On the other hand, Avant-Garde composers of the 1960s, John Cage, Terry Riley, La Monte Young and Cornelius Cardew to mention a few, actively chose to include improvisation and the random into their music.
Jazz and Classical Crossover
Returning to our title the influence of jazz can be heard in several of Debussy’s works. In particular, you can discern the ragtime syncopation that features in works like General Lavine and Golliwogg’s Cakewalk.
Ravel, having toured the US for over four months and kept the company of George Gershwin became fascinated by jazz. Ravel’s piano concerto in G major offers some fine examples of just how much of an influence jazz had on the composer. This is evident not only in the rhythmic elements but the orchestration too.
As the USA is considered to be the home of Jazz it follows that many native composers drew significant inspiration from the genre. George Gershwin was one such composer whose music seamlessly blended the spirit of jazz and the world of classical music. Gershwin formally studied the piano and composition.
He was a formidable pianist with consummate powers of improvisation. Many of his piano works have a spontaneous feel that probably stems from his ability to improvise.
Gershwin’s music, almost like no other composer, embraces the popular culture of his time. This is beautifully illustrated in his collection of songs that he often composed to his brother Ira’s lyrics.
Gershwin didn’t content himself with songs alone. He composed extensively during a very short lifetime, for the piano. This includes the famous Rhapsody In Blue and his Piano Concerto. Both of these exhibit strong jazz characteristics in the harmonies, rhythms and melodies. Gershwin’s opera Porgy & Bess (1935), was a groundbreaking work.

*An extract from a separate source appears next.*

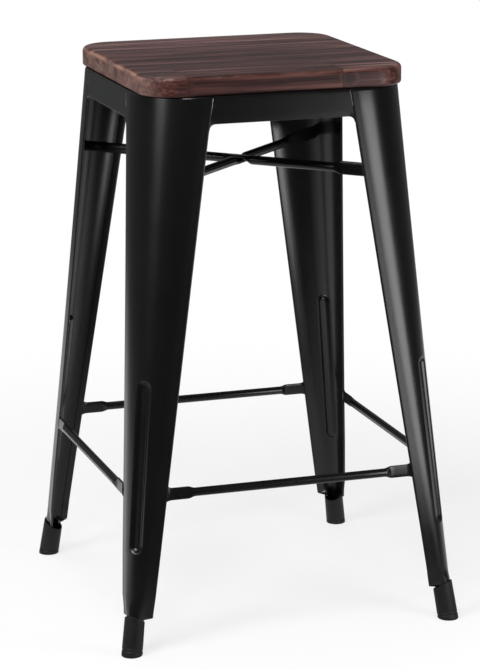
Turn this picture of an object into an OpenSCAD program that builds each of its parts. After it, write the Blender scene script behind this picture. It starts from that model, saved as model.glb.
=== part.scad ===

It is cast in the form of an opera but based its plot on DuBose Hayward’s play (and novel) called Porgy. What makes this opera stand out is that its story places African-Americans at the heart of the whole opera.
Porgy & Bess contains some of Gershwin’s most enduring compositions including Summertime and It Ain’t Necessarily So. The influence of negro spirituals, jazz rhythms and harmonies are clearly audible and quite deliberate. In blending these worlds so cleverly, Gershwin created a groundbreaking opera that has become a firm favourite across the world.
Other American composers are hot on the heels of Gershwin. Aaron Copland’s compositions contain significant jazz inflexions. One of my all-time favourite pieces by Copland is his Clarinet Concerto (1948), which he wrote for jazz clarinettist and band leader, Benny Goodman.
The work is Copland from the very first note, conjuring perhaps an empty, vast space somewhere in America where a dream wanders.
Copland ingeniously integrates a dynamic cadenza into the concerto that acts as a link between the opening movement and the movements that follow. It also introduces the jazzier elements that have a key role in the music that follows.
The cadenza itself gives the impression of a Goodman-style improvisation with compelling rhythms and extended harmonic progressions.
Leonard Berstein
Leonard Berstein could not have composed as much music as he did without Jazz. The sounds of the jazz world run through his compositions like a raison d’etre. Jazz drives the rhythms, shapes the phrasing, informs the orchestrations and sculpts the harmonies.
One outstanding example is in his musical West Side Story. Here Bernstein relies heavily on Latin-American rhythms and Jazz to form this most compelling of tales based loosely on Shakespeare’s Romeo And Juliet.
Bernstein was of course a very accomplished jazz pianist. His prowess at the piano was renowned as were his improvisational abilities. He formed his first jazz band as early as the 1930s and devoted considerable time as a young man transcribing the solos of many jazz heroes.
Another key work of Berstein’s was his Prelude, Fugue and Riffs from 1949 which was composed in response to a commission from band leader and clarinettist Woody Herman. It is similar to the Copland concerto but far more obvious in its association and exploitation of jazz characteristics.
Igor Stravinsky
Igor Stravinsky was not immune to the influence of jazz. In his Piano Rag Music (1919), Stravinsky openly describes his composition as a transcribed improvisation. The influence of Scott Joplin is unquestionable.
The Ebony Concerto (1945), again for Woody Herman, is a brilliant piece of composition where we hear Stravinsky’s distinctive voice blended with the big band jazz sound. There is a distinctly improvisatory feel to the whole piece.
Steve Reich
There are many more composers whose music has been enriched, inspired and driven by improvisation and jazz. One final work to mention is Steve Reich’s New York Counterpoint (1996).
This work is unusual as it is scored for nine clarinets and three bass clarinets. It is unashamedly minimalist in feel and material content, but where the interest exists for me is in how innovatively Reich employs jazz rhythms and harmonies. Each of the movements is colourfully hypnotic and great fun to play.